Revise? Oh come oooooon study leave has literally just started, I’ve got all the time in the WORLD. I’mma let you finish but first I’m just gonna watch Gossip Girl from the beginning again real quick.
2. More Denial
*Whistles happily while updating Tumblr theme*
3. The Plan
RIGHT OK, time to buckle down, buddy. No no no no no I’m not ready to actually revise yet, don’t be stupid. Before I can study I need to spend at least 8 hours making an elaborate colour coded chart (possibly involving stickers?) to plan my day-by-day revision schedule. Duh.
4. The Stationery Haul
Time to get down to business? Not so fast, pal. Before the hard work can REALLY start, I need to spend all day down the local shopping center, selecting the perfect revision stationery.
Cute rainbow flashcards? Check. Bumper pack of highlighters? Yes m’am. Gold star stickers to use on my colour coded chart? Oh you better believe it, baby.
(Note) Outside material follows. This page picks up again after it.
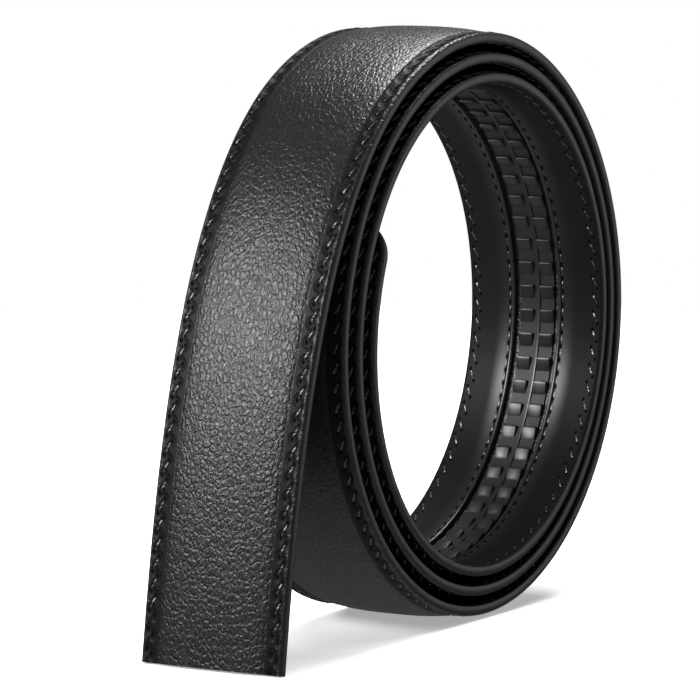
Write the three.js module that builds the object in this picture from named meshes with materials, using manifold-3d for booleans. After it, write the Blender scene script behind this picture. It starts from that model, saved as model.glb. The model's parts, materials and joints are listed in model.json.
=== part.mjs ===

5. The Realisation That This Is Your Life Now
I’ve started revising. I’ve started revising and it’s horrible. How am I supposed to do this for the next three weeks? The smell of highlighters is already making me feel sick and I can’t remember what colour means what on my colour coded chart. Why was I ever born.
*Walks to door. Opens it. Shouts downstairs where parents are laughing about something the dog just did*
"WHY WAS I EVER BORN?"
6. The Slog
This room. These flashcards. This textbook. This chair. The gentle scratch of pen on paper. The hum of almost silence.
7. The Crisis of Confidence
There’s too much to remember there’s too much to remember there’s too much to remember there’s too much too remember THERE’S TOO MUCH TO REMEMBER.
Juliet says she’s been doing 8 hours a day and has memorised the entire life cycle of a frog. What the HELL JULIET you smug toad why don’t you just LEAVE ME ALONE an- I’m sorry you’re actually my best friend, please forgive me it was the revision talking.
9. The Netflix Blip
Took a break, turned into an 8 hour Scandal binge that I’m not sure I can ever come back from.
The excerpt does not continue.